Vous clamez sans cesse que vous préférez « l’originel à l’original », que « la fusion induit la confusion », qu' »il y a le savoir-faire, le faire-faire et le faire-savoir ». Vous êtes friand des répétitions.

C’est plus simple de toujours dire les mêmes choses que d’inventer à chaque fois des histoires différentes !

Vous avez des regrets ?

Un seul. Que les journées ne fassent pas 48 heures ! Du coup, je n’ai pas le temps de faire tout ce que je veux. J’ai plus d’idées que je ne pourrai réaliser de projets. C’est parfaitement égoïste, mais j’ai besoin de satisfaire mon ego.

Seriez-vous devenu ce que vous êtes aujourd’hui sans l’accident d’avion dont vous avez été le seul survivant en août 1984 ?

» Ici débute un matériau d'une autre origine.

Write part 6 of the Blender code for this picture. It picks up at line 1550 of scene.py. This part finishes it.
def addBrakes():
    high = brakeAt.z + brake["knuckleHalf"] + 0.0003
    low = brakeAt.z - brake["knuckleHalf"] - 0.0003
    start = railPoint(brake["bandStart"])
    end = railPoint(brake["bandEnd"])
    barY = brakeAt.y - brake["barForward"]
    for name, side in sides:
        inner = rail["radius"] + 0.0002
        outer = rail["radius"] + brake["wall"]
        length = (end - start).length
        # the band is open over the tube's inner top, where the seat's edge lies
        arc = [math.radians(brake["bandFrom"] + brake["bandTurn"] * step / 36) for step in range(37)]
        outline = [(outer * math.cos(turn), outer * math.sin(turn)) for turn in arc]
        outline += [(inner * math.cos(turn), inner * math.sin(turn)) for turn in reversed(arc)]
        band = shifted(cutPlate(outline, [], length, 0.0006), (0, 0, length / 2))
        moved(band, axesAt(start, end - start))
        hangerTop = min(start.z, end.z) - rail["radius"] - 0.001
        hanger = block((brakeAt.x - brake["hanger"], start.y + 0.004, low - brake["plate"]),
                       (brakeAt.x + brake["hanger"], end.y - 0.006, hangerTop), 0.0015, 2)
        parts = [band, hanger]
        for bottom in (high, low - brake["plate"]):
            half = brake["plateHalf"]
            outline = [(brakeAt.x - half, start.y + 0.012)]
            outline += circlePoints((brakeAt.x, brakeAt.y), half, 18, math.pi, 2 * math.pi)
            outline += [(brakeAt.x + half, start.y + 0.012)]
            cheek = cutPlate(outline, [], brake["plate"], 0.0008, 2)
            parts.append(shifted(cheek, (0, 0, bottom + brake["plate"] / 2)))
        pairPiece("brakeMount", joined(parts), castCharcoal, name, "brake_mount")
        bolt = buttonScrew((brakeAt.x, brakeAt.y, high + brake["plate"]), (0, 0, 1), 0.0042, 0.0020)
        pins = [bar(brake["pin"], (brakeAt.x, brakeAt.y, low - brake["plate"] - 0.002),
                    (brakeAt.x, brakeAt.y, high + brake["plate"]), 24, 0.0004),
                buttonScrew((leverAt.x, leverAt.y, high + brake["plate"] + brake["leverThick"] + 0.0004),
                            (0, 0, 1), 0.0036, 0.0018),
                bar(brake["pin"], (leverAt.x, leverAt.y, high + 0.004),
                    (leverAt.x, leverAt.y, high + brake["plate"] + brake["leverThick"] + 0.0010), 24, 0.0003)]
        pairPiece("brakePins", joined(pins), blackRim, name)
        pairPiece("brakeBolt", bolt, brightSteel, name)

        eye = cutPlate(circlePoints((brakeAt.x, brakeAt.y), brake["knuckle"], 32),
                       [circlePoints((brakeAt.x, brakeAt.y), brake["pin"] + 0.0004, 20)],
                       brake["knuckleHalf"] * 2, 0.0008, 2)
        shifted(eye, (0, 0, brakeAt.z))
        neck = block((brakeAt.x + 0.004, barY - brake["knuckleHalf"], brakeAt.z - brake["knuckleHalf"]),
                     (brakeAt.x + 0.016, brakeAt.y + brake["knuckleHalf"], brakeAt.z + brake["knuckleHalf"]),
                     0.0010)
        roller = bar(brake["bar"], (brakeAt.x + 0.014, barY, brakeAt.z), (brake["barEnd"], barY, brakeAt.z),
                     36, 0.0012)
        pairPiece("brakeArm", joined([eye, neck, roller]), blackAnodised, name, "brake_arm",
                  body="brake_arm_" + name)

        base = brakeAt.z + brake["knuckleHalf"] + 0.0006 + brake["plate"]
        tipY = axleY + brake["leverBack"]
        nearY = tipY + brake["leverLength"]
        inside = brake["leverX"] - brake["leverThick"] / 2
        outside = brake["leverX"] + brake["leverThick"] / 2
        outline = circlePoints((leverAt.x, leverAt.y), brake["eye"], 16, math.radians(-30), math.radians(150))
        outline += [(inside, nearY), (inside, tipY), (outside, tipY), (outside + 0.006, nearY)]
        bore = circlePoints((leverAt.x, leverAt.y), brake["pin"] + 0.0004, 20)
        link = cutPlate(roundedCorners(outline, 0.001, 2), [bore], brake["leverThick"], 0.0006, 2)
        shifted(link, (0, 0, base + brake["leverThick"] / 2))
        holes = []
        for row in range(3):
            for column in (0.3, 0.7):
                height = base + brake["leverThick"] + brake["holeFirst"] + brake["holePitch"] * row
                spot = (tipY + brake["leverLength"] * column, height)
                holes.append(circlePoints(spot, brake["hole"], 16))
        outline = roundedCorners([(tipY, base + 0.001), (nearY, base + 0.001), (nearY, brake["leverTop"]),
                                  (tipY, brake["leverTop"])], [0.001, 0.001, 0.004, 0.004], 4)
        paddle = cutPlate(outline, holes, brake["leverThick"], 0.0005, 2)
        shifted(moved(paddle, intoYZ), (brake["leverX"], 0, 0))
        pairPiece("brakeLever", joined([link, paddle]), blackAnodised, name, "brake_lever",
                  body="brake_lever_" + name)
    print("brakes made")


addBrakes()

Quand ça m’est arrivé, je faisais mon marché depuis sept ans tout seul chaque jour. Je ne laissais le soin à personne de choisir les produits, les plats qu’il y allait avoir le midi et le soir à la carte… J’ai été obligé de tout déléguer à mes chefs et notamment à Franck Cerutti (le chef du Louis XV à Monaco, NDLR). Mes collaborateurs faisaient ça au moins aussi bien que moi, pour autant que l’on se soit accordé sur le message que l’on voulait délivrer. Ce drame a changé ma façon de faire mon métier et m’a appris beaucoup sur moi-même. J’ai quitté le monde des vivants à 27 ans. Depuis mon lit d’hôpital, j’ai continué à écrire et à inventer des recettes que je laissais faire aux autres, à dessiner les plans de mes cuisines. Je n’ai pas pu bouger sans aide pendant trois ans.

S’il vous restait un jour à vivre, vous dîneriez où ? Avec qui ?

[Il coupe avant la fin de la question.] Ce n’est pas une bonne question parce que je l’ai presque déjà vécu, cet instant-là. Je suis passé une fois de l’autre côté et je suis revenu par miracle.